→ **Short task**
Exactly the lines from the one containing "Reconstruct the object" through the one containing "plate_mark_depth = 0.0003" must be returned; include both ends and nothing else.

→ **Records shown**
━━━
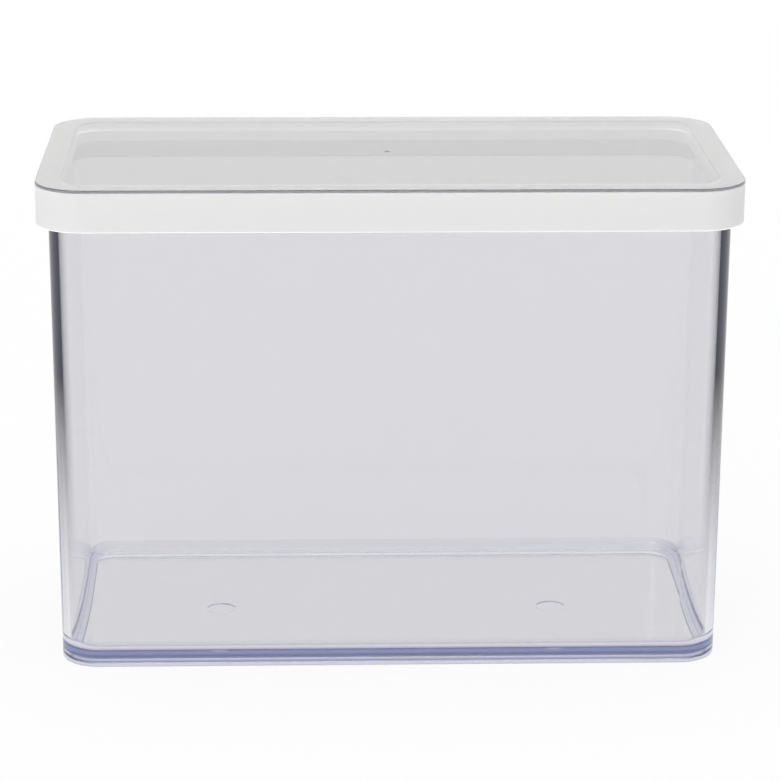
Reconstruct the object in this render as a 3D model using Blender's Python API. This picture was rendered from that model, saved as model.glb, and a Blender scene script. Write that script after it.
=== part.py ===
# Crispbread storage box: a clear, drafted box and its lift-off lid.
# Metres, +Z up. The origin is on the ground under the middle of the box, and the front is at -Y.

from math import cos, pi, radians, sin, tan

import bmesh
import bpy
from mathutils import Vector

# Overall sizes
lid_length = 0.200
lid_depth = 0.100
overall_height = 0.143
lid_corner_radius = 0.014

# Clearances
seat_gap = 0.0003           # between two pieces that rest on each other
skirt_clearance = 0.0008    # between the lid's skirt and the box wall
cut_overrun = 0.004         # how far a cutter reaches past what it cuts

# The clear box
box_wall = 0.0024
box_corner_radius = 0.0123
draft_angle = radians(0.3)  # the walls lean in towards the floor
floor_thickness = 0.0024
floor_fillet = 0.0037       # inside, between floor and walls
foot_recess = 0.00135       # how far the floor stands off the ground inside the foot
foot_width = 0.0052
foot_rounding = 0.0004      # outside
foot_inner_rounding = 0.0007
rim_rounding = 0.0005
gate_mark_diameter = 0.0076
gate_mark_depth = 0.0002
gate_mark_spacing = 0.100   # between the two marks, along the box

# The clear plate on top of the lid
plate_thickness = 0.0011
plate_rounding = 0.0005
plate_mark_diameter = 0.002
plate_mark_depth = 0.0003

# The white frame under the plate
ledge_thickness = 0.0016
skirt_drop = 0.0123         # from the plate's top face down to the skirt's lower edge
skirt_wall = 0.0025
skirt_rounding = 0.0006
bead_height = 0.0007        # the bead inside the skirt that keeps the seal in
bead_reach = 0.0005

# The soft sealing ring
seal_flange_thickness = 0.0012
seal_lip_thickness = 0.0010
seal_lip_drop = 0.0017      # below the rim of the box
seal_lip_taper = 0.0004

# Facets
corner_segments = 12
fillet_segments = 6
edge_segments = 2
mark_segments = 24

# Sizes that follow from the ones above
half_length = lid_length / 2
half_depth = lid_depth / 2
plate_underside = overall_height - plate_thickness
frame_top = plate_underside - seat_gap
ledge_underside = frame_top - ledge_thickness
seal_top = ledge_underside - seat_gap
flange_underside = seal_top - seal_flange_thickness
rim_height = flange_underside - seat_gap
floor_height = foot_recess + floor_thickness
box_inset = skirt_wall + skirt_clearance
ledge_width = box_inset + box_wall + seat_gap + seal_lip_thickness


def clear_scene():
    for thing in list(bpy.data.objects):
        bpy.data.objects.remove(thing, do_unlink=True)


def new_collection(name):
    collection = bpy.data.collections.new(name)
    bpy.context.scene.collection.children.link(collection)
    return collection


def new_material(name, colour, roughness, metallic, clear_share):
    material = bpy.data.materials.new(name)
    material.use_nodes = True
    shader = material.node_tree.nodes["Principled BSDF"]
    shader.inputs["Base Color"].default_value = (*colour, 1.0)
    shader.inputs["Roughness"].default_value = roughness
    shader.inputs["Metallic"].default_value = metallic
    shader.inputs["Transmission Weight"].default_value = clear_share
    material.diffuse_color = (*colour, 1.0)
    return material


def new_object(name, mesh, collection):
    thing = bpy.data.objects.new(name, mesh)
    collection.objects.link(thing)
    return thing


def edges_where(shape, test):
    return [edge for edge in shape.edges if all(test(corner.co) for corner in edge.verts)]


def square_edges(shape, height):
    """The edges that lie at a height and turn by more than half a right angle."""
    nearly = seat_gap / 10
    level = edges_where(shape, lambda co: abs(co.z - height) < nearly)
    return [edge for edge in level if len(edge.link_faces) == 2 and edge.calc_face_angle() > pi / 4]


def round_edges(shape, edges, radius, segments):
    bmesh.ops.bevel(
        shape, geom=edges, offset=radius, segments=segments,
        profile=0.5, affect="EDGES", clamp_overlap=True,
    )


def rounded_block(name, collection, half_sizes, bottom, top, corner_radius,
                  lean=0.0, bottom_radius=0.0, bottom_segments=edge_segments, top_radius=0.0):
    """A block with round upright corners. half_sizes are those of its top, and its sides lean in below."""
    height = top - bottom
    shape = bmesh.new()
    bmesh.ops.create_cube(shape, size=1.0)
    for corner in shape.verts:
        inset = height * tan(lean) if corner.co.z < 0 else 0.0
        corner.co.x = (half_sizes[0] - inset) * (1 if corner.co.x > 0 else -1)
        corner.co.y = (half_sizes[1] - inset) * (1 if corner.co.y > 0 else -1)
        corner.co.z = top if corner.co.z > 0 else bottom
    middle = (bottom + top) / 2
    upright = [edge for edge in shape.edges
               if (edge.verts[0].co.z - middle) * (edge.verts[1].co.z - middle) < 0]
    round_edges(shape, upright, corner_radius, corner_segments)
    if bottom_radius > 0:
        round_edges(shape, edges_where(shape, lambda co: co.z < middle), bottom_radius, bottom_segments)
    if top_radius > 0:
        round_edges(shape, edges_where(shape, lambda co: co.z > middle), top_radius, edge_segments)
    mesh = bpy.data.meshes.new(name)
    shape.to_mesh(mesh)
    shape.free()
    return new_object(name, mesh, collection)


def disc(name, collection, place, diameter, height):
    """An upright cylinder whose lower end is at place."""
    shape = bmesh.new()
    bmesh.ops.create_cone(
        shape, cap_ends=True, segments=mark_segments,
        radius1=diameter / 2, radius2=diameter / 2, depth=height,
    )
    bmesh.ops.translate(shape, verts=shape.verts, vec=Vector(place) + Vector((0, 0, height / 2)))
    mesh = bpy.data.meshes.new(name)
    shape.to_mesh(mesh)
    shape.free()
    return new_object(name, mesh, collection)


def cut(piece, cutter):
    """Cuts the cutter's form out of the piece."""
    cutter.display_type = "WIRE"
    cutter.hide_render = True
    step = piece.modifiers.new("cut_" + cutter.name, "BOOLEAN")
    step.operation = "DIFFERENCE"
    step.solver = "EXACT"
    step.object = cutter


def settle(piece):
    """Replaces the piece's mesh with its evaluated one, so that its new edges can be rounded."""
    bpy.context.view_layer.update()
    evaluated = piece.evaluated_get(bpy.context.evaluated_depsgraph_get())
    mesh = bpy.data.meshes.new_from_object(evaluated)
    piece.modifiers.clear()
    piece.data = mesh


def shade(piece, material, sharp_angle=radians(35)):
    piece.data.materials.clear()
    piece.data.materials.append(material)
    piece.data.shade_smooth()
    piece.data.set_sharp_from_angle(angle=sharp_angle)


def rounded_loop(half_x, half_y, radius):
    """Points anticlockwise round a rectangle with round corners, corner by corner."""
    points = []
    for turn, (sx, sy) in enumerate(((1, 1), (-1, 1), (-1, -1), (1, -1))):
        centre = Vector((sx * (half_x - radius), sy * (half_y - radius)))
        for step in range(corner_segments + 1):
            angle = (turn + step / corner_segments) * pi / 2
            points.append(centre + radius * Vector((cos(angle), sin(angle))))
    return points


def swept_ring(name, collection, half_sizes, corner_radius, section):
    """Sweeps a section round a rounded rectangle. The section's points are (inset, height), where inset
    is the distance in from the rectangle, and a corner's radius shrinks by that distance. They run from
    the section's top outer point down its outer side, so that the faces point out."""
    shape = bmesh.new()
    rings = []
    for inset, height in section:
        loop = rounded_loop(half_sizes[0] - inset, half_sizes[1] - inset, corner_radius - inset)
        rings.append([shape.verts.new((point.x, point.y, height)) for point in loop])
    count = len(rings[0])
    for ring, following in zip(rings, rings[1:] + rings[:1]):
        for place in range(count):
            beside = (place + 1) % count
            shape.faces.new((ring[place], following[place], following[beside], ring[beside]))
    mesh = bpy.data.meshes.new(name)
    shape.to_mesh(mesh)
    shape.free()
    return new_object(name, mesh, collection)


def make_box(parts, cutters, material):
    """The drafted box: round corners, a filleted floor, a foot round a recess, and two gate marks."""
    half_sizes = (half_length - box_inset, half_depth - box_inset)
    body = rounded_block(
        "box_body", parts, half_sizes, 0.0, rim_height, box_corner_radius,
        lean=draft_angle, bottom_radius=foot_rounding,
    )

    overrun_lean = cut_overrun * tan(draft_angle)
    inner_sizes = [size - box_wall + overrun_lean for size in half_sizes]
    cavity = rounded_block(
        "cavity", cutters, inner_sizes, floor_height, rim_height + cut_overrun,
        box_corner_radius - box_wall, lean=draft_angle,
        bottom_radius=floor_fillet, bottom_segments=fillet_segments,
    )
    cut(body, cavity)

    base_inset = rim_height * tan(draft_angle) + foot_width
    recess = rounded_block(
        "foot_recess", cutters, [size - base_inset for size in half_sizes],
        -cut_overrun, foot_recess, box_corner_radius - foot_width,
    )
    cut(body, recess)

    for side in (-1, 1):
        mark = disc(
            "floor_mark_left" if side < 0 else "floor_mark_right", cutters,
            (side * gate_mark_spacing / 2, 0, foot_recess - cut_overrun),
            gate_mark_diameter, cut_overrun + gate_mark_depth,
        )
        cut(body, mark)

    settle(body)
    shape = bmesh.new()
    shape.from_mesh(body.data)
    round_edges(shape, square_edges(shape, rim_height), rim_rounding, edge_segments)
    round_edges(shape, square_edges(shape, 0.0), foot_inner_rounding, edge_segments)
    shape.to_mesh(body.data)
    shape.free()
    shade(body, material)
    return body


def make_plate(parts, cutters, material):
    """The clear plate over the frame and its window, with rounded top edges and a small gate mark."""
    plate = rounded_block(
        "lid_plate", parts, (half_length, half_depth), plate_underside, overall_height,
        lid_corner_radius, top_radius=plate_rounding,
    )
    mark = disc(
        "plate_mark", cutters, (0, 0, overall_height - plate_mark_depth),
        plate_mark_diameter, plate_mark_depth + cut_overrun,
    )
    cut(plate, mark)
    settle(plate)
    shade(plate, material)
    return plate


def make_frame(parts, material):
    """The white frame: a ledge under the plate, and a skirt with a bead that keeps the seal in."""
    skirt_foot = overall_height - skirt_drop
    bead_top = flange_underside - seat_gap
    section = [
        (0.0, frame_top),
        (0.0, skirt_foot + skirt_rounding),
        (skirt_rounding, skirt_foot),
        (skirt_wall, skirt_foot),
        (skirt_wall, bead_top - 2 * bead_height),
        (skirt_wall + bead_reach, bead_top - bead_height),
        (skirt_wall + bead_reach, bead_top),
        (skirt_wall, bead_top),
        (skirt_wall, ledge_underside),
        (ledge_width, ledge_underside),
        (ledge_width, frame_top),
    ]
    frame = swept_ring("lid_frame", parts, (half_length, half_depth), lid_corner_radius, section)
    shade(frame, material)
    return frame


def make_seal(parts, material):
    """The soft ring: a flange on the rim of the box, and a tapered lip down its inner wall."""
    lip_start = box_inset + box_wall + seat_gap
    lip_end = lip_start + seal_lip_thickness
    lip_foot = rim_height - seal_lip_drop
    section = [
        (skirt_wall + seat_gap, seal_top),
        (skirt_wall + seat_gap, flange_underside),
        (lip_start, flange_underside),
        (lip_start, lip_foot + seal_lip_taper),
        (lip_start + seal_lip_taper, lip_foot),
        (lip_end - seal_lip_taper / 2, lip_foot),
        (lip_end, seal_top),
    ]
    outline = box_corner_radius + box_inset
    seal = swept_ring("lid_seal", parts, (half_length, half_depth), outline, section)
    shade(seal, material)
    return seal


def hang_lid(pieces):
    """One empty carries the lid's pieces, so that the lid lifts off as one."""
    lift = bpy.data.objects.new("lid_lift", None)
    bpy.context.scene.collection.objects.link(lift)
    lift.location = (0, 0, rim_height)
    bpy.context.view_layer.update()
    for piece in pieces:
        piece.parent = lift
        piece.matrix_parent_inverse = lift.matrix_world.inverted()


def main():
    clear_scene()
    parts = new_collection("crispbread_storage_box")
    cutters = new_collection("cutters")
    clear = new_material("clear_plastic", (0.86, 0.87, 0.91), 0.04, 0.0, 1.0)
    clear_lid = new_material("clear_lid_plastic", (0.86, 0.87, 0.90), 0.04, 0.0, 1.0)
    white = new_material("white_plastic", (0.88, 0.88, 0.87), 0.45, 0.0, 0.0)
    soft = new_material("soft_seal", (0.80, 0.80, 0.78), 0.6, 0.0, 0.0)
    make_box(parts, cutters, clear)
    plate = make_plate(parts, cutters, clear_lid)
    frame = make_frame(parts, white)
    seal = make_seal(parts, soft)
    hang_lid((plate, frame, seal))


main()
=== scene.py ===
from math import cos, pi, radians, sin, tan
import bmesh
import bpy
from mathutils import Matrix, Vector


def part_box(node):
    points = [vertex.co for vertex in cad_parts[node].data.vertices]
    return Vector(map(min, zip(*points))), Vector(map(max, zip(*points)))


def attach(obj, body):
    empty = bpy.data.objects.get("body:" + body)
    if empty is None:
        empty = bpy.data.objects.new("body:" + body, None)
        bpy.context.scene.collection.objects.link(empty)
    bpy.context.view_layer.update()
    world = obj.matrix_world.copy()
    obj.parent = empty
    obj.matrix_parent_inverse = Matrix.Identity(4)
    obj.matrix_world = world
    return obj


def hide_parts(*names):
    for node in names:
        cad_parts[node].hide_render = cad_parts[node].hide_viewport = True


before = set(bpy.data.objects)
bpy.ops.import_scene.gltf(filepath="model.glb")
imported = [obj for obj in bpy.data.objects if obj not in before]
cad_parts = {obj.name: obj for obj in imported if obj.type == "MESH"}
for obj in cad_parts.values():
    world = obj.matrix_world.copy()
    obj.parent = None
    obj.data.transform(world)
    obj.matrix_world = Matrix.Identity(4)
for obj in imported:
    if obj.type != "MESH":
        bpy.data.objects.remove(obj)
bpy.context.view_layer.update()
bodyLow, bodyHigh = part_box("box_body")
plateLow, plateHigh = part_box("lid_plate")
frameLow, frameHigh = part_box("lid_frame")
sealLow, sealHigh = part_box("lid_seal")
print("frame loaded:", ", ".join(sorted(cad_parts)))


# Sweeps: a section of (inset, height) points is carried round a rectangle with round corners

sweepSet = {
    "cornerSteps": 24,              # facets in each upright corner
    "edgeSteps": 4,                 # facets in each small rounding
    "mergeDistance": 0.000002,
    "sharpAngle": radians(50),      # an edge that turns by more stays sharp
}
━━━
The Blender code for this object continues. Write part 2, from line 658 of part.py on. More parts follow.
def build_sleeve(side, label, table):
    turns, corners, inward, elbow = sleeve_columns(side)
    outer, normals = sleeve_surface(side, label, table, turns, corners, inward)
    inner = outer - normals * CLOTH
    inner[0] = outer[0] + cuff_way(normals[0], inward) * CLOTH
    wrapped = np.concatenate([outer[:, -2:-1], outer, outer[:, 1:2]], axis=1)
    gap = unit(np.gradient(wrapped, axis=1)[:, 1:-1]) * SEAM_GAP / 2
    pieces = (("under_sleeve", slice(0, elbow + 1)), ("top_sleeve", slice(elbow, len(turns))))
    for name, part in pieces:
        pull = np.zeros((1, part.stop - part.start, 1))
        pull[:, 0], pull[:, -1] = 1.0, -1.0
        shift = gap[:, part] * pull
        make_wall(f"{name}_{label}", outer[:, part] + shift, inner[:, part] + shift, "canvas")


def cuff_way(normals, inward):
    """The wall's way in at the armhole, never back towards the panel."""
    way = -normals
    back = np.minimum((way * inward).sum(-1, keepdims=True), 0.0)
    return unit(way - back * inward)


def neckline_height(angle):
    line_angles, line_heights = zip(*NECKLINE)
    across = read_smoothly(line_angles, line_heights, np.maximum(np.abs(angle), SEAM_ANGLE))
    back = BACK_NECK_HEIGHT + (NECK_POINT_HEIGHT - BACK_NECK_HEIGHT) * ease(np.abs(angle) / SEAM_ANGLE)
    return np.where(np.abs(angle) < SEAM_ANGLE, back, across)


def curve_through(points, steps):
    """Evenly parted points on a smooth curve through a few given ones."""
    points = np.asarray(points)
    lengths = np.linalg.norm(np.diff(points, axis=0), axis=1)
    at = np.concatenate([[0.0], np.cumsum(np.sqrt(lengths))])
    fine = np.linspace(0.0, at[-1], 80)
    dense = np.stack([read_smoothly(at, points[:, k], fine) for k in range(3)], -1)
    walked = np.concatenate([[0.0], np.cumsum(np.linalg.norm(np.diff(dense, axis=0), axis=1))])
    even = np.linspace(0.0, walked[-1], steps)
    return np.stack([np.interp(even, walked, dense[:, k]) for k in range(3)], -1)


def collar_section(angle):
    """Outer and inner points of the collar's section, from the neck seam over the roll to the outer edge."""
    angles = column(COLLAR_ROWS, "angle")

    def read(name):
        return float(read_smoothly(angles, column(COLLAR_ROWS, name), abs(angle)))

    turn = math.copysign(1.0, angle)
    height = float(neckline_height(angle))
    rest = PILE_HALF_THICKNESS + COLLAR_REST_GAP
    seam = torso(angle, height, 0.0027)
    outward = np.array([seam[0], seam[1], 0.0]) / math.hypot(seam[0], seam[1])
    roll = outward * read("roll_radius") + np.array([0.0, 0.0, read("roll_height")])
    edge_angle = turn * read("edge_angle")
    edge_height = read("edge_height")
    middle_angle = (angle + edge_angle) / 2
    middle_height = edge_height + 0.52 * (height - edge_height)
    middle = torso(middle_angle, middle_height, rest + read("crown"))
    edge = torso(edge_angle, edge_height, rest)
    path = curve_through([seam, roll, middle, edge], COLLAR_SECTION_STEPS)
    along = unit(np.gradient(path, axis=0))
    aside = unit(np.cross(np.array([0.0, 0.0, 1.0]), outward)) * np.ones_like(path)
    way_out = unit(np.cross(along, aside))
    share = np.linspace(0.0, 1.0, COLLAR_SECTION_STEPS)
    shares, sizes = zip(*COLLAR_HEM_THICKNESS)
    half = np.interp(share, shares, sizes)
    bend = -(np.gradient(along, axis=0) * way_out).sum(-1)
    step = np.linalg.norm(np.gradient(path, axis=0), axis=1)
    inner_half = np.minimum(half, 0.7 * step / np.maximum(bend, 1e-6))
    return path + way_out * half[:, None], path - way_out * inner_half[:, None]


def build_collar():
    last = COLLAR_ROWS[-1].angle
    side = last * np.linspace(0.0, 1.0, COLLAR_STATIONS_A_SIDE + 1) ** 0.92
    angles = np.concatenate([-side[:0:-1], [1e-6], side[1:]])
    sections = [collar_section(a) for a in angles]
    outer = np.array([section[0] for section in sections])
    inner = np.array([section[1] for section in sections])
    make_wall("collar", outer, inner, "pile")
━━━
→ **Answer to this exercise**
Reconstruct the object in this render as a 3D model using Blender's Python API. This picture was rendered from that model, saved as model.glb, and a Blender scene script. Write that script after it.
=== part.py ===
# Crispbread storage box: a clear, drafted box and its lift-off lid.
# Metres, +Z up. The origin is on the ground under the middle of the box, and the front is at -Y.

from math import cos, pi, radians, sin, tan

import bmesh
import bpy
from mathutils import Vector

# Overall sizes
lid_length = 0.200
lid_depth = 0.100
overall_height = 0.143
lid_corner_radius = 0.014

# Clearances
seat_gap = 0.0003           # between two pieces that rest on each other
skirt_clearance = 0.0008    # between the lid's skirt and the box wall
cut_overrun = 0.004         # how far a cutter reaches past what it cuts

# The clear box
box_wall = 0.0024
box_corner_radius = 0.0123
draft_angle = radians(0.3)  # the walls lean in towards the floor
floor_thickness = 0.0024
floor_fillet = 0.0037       # inside, between floor and walls
foot_recess = 0.00135       # how far the floor stands off the ground inside the foot
foot_width = 0.0052
foot_rounding = 0.0004      # outside
foot_inner_rounding = 0.0007
rim_rounding = 0.0005
gate_mark_diameter = 0.0076
gate_mark_depth = 0.0002
gate_mark_spacing = 0.100   # between the two marks, along the box

# The clear plate on top of the lid
plate_thickness = 0.0011
plate_rounding = 0.0005
plate_mark_diameter = 0.002
plate_mark_depth = 0.0003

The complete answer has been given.